Secondly,since you mentioned about food security,then fertilizer must be part of it. China/Russia/Belarus dominate the fertilizer export market,if they stop supply fertilizer,don't you think it's the rest of the world who will face food shortage problem?Sure you can grow food without fertilizer,but the yield will be terrible as we saw what happened in Sri Lanka. At the moment the West exempt Russia/Belarus fertilizer export from sanction list,because the West knows very well that they cannot afford to do so. But if the situation deteriorate in the future,Russia/Belarus could threaten to cutoff fertilizer supply,it will be interesting to see how the West react to it.

Thirdly,I found this article. As of 2021,China's dependence on imported crops is 19.4%. Imported crops is mainly used for animal feed. Which means if Chinese people don't eat meat,food self sufficient is not a problem. And when lab grown meat technology mature in the future,even meat self sufficient is not going to be a problem anymore

fertilizer-IATR-2.png
 
Thirdly,I found this article. As of 2021,China's dependence on imported crops is 19.4%. Imported crops is mainly used for animal feed. Which means if Chinese people don't eat meat,food self sufficient is not a problem. And when lab grown meat technology mature in the future,even meat self sufficient is not going to be a problem anymore

Yes, mainlanders went from almost vegetarian to biggest meat eaters on the planet within one generation. Eating pork is above all saying to yourself that you are living richly.

Mainlanders were going nuts during the CoVID period specifically over pork going missing "like it was back in Mao's time"

Why Mainland imports meat? Because it's agriculture, and farming in particular is surprisingly terrible. Nobody with brains goes into food production.
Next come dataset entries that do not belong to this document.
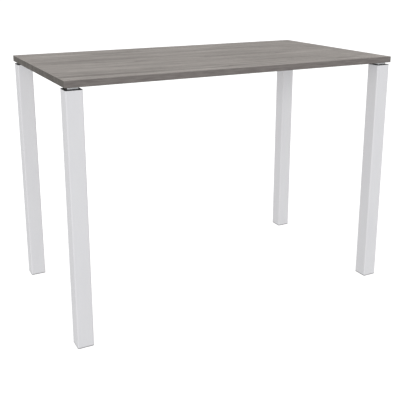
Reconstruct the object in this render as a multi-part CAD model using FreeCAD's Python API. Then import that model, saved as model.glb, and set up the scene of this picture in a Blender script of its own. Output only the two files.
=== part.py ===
import FreeCAD, Part
import math
import os

# Standing meeting table, in millimetres.
# The origin is on the floor under the middle of the top. +X runs along the
# long side, +Y to the back, +Z up.

# Top
TABLE_HEIGHT = 1130.0
TOP_LENGTH = 1600.0
TOP_WIDTH = 870.0
TOP_THICKNESS = 28.0
EDGE_BAND_THICKNESS = 2.0
EDGE_EASE = 1.0  # radius on the outer edges of the bands

# Legs
LEG_SECTION = 70.0
LEG_WALL = 2.0
LEG_CORNER_RADIUS = 5.0
LEG_SETBACK = 4.0  # from the edge of the top to the face of the leg

# Joint between leg and top, from the leg upwards
HEAD_PLATE_THICKNESS = 6.0
CAP_PLUG_DEPTH = 6.0  # the part of the cap inside the tube
CAP_FLANGE_THICKNESS = 2.0
CAP_FLANGE_SETBACK = 0.5
SPACER_SIDE = 44.0
SPACER_HEIGHT = 7.0
SPACER_CORNER_RADIUS = 3.0
MOUNTING_PLATE_SIDE = 150.0
MOUNTING_PLATE_THICKNESS = 3.0
MOUNTING_PLATE_RADIUS = 8.0

# M6 countersunk leg bolts
BOLT_DIAMETER = 6.0
BOLT_HEAD_DIAMETER = 12.0
BOLT_LENGTH = 25.0
BOLT_SPACING = 26.0
BOLT_HEAD_SINK = 0.2  # below the face of the mounting plate
BOLT_SOCKET_WIDTH = 4.0  # across the flats of the hexagon
BOLT_SOCKET_DEPTH = 2.2

# Wood screws
WOOD_SCREW_DIAMETER = 4.5
WOOD_SCREW_LENGTH = 20.0  # from under its head
WOOD_SCREW_HEAD_DIAMETER = 9.0
WOOD_SCREW_HEAD_HEIGHT = 2.4
WOOD_SCREW_EDGE = 15.0  # from the edges of the mounting plate
WOOD_SCREW_PITCH = 60.0
WOOD_SCREW_SLOT_LENGTH = 4.4  # of the two crossed slots in its head
WOOD_SCREW_SLOT_WIDTH = 0.9
WOOD_SCREW_SLOT_DEPTH = 1.4

# Levelling foot
FOOT_TRAVEL = 10.0
FOOT_SOLE_THICKNESS = 5.0
FOOT_EDGE_CHAMFER = 0.8
FOOT_COLLAR_HEIGHT = 16.0
FOOT_COLLAR_WALL = 3.0
FOOT_COLLAR_RADIUS = 4.0
FOOT_BOSS_WALL = 4.0
FOOT_POCKET_FLOOR = 3.0  # plastic left under the head of the screw
FOOT_LIP_HEIGHT = 1.6  # lip that the head of the screw snaps under
FOOT_LIP_GRIP = 0.4
FOOT_RIB_THICKNESS = 2.5
BASE_PLATE_THICKNESS = 8.0
BASE_PLATE_GAP = 4.0  # between collar and base plate, foot fully home

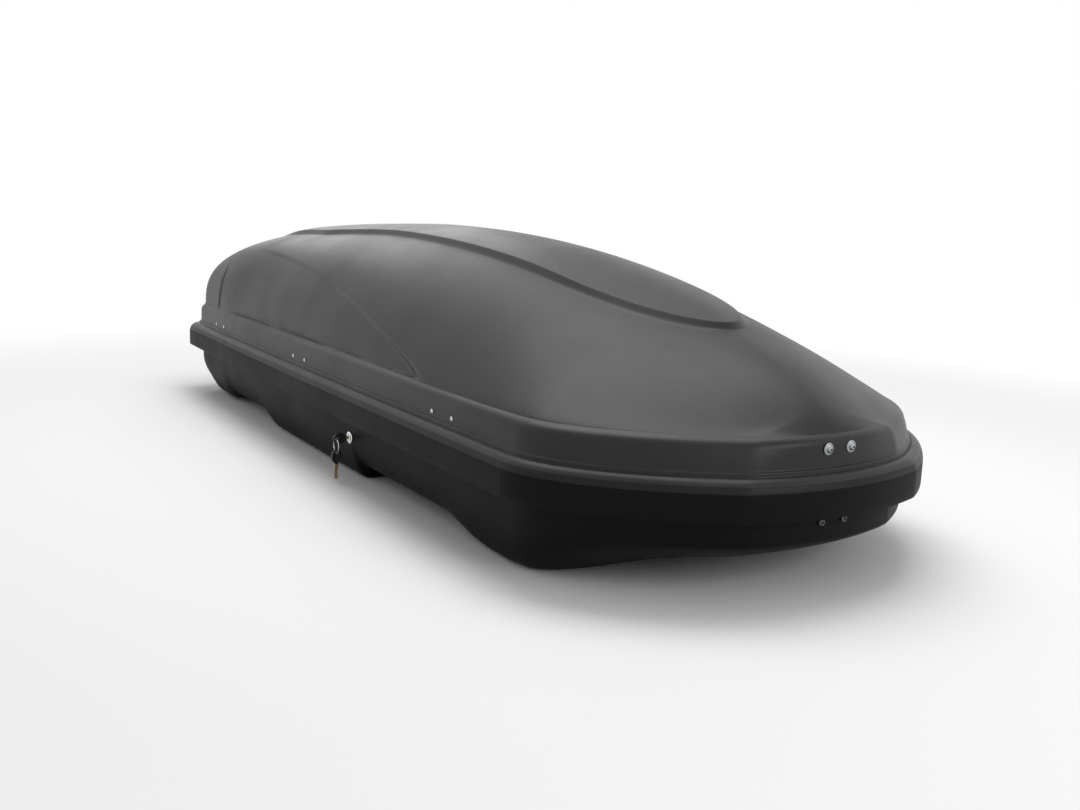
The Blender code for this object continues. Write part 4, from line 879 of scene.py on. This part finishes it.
@dataclass
class Tray:
    """The tray: one formed sheet with its keel, its belly, recesses for the crossbars and clamp slots.

    A pull is how far the lines of the sheet lean to the middle, where that starts and how long it takes.
    """

    rim: Rim = field(default_factory=Rim)
    thick: float = 0.004
    inset: float = 0.030
    skirt_z: float = SKIRT_Z
    straight: Point = (0.026, 0.040)
    rounding: tuple[float, float, float] = (0.045, 0.320, 0.110)
    power: Point = (2.0, 1.4)
    nose_start: float = 0.70
    floor: tuple[Point, ...] = ((-1.10, 0.008), (-0.775, 0.008), (-0.735, 0.026), (-0.478, 0.026),
                                (-0.406, 0.0), (0.122, 0.0), (0.136, 0.026), (0.490, 0.026),
                                (0.576, 0.004), (0.620, 0.0), (1.10, 0.0))
    ease: float = 0.005
    wall_rises: tuple[float, ...] = (0.046, 0.030, 0.010)
    tail_zone: Point = (0.90, 0.10)
    front_pull: tuple[float, float, float] = (0.32, 0.50, 0.57)
    rear_pull: tuple[float, float, float] = (0.12, 0.80, 0.22)
    reach_limit: float = 0.96
    turn_power: float = 1.6
    cut_z: Point = (0.01, 0.05)
    clamp_y: float = 0.190
    slot_step: float = 0.030
    slot_size: Point = (0.150, 0.009)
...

Food production jobs there = low status.
 
Firstly,is there anything prevent China/Russia from importing what they need from non-western world(apart from high-tech stuff these countries don't produce)?Russia is doing exactly that as we speak

Secondly,since you mentioned about food security,then fertilizer must be part of it. China/Russia/Belarus dominate the fertilizer export market,if they stop supply fertilizer,don't you think it's the rest of the world who will face food shortage problem?Sure you can grow food without fertilizer,but the yield will be terrible as we saw what happened in Sri Lanka. At the moment the West exempt Russia/Belarus fertilizer export from sanction list,because the West knows very well that they cannot afford to do so. But if the situation deteriorate in the future,Russia/Belarus could threaten to cutoff fertilizer supply,it will be interesting to see how the West react to it.

Thirdly,I found this article. As of 2021,China's dependence on imported crops is 19.4%. Imported crops is mainly used for animal feed. Which means if Chinese people don't eat meat,food self sufficient is not a problem. And when lab grown meat technology mature in the future,even meat self sufficient is not going to be a problem anymore

View attachment 1060

This needs a big big clarification:

China makes packaged fertilizer, but both natural gas, phosphates, and potash for their production are imported from the same Canada, and Morocco.